Bref, vachement bien. Mais, pardon les filles, c’est peut-être un livre de garçons. Il manque cruellement d’histoires d’amour.

L’ouverture de la chasse aux enfants

Amateur de littérature léchée et de perfection formelle, passe ton chemin. Grenouilles de Mo Yan, qu’une lectrice amie a déposé discrètement dans un recoin de l’atelier, est un objet littéraire singulier, qui se moque des conventions. Un livre de paysan mal dégrossi, échevelé, un peu brouillon, curieusement construit (et d’évidence traduit au pas de course) mais au bout du compte un conte foisonnant, touchant et généreux. La maladresse et la spontanéité de Mo Yan me fait un penser aux jeunes écrivains cambodgiens venus à Saint-Nazaire l’an dernier, qui doivent tout réinventer, au lendemain d’une Révolution assassine, en puisant aux deux sources de leur inspiration : une tradition millénaire et une histoire vécue insensée.
mo yanS’agit-il d’un document sur le quotidien d’un village chinois dans années soixante, de la biographie colorée d’une sage-femme courant les campagnes sur son vélo, d’une réflexion voilée sur la Révolution culturelle ? On hésite longtemps, à la lecture des cent premières pages, un brin déstabilisé par les noms des personnages, « Wang le foie », « Xiao lèvre-inférieure », ou « Petit Trot », le narrateur.
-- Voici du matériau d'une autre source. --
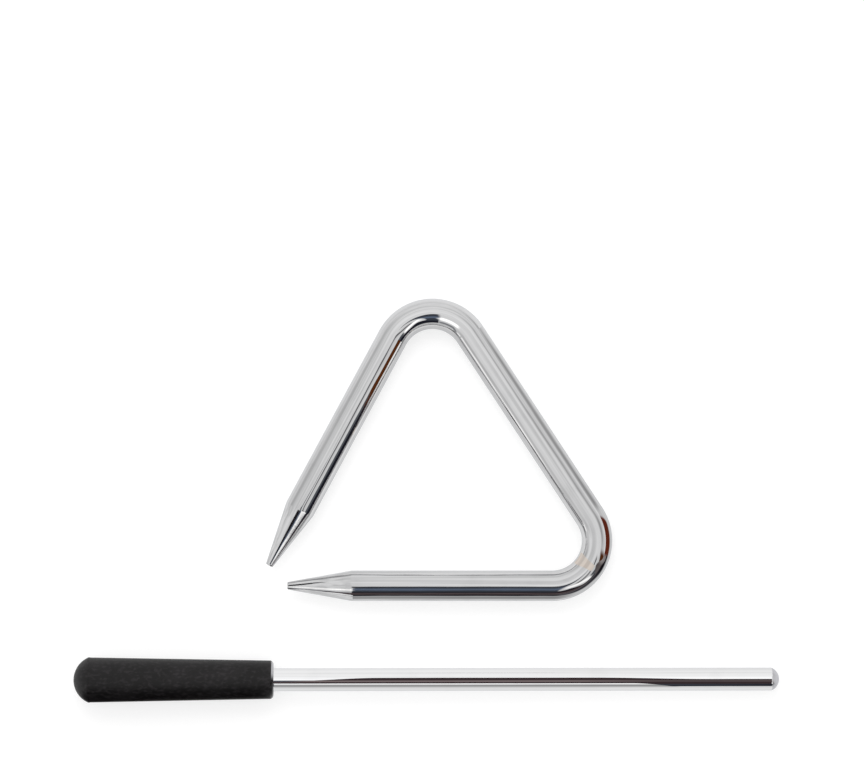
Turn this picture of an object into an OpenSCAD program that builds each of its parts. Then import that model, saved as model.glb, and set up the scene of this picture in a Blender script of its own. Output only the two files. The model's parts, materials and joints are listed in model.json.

Mais on se laisse assez vite emporter dans les rues et les arrière-cours de ce village, sur les pas d’une bande de mioches, qui mangent du charbon, « pour voir » et font les quatre-cent coups, au fil d’un récit souvent drôle, toujours décontracté, jamais pleurnichard. On se dit qu’il y a du Rabelais dans cet auteur, qui ne prend pas de gants pour nous montrer la crudité de son monde.

Et puis, tout d’un coup, l’histoire bascule. La tante de petit Trot, cette sage-femme adorée de tous, devenue gynécologue, se raidit. Le parti a décidé de contrôler les naissances. Un enfant par femme, deux dans le meilleur des cas, si le premier est une fille. La tradition chinoise, qui veut que le garçon soit l’héritier sacré de la lignée familiale, se heurte à la nouvelle discipline collective. Mais la consigne est stricte et ne supporte aucune exception. Les femmes qui accouchent se voient implanter, d’autorité, un stérilet, les hommes sont contraints de subir une vasectomie, se perçoivent « castrés comme des cochons ». La tante, qui a épousé la cause du parti, faute d’avoir pu épouser l’homme de sa vie, est inflexible. La vie au village devient un enfer, les femmes se terrent, les hommes se rebellent, les drames se succèdent.

Petit Trot, devenu grand, assiste ainsi, impuissant mais complice – militaire, il ne peut pas désobéir au parti – à la mort de sa jeune femme victime d’un avortement raté. Il y a du sang, des larmes, des scènes d’une crudité invraisemblable, et pourtant, d’évidence, puisées dans la réalité. C’est brut, dur, violent, mais le récit n’est jamais malsain. Toujours placé à légère distance. Tout le monde a raison, tout le monde a tort. Et chacun joue sa partition, souvent au péril de sa vie. L’enfant, le désir d’enfant – on comprendra plus tard l’image de la grenouille – est au centre de cette fresque qui court jusqu’à nos jours.
grenouilles
Et Grenouilles nous renvoie, avec cette distance propre à l’Asie, avec cette façon de ne jamais prendre le monde au sérieux, à certain fond de la culture chinoise. « La meilleure façon de dénouer un problème épineux est d’observer calmement comment les choses évoluent et de faire avancer son bateau dans le fil du courant. » Mo Yan, pour le peu que l’on puisse en juger par la traduction, ne semble pas être un grand styliste. Mais le prix Nobel de l’an dernier, est un conteur hors pair, c’est indéniable. Et puis, il a une qualité, qui explique sans doute son succès hors de Chine. Il nous fait toucher, l’air de rien, le fond commun de la nature humaine. Courageux un jour, lâche le lendemain, généreux le matin et radin le soir, intelligent toujours et imbécile parfois, Petit trot, devenu “Têtard”, auteur de théâtre médiocre, est un peu notre frère à tous.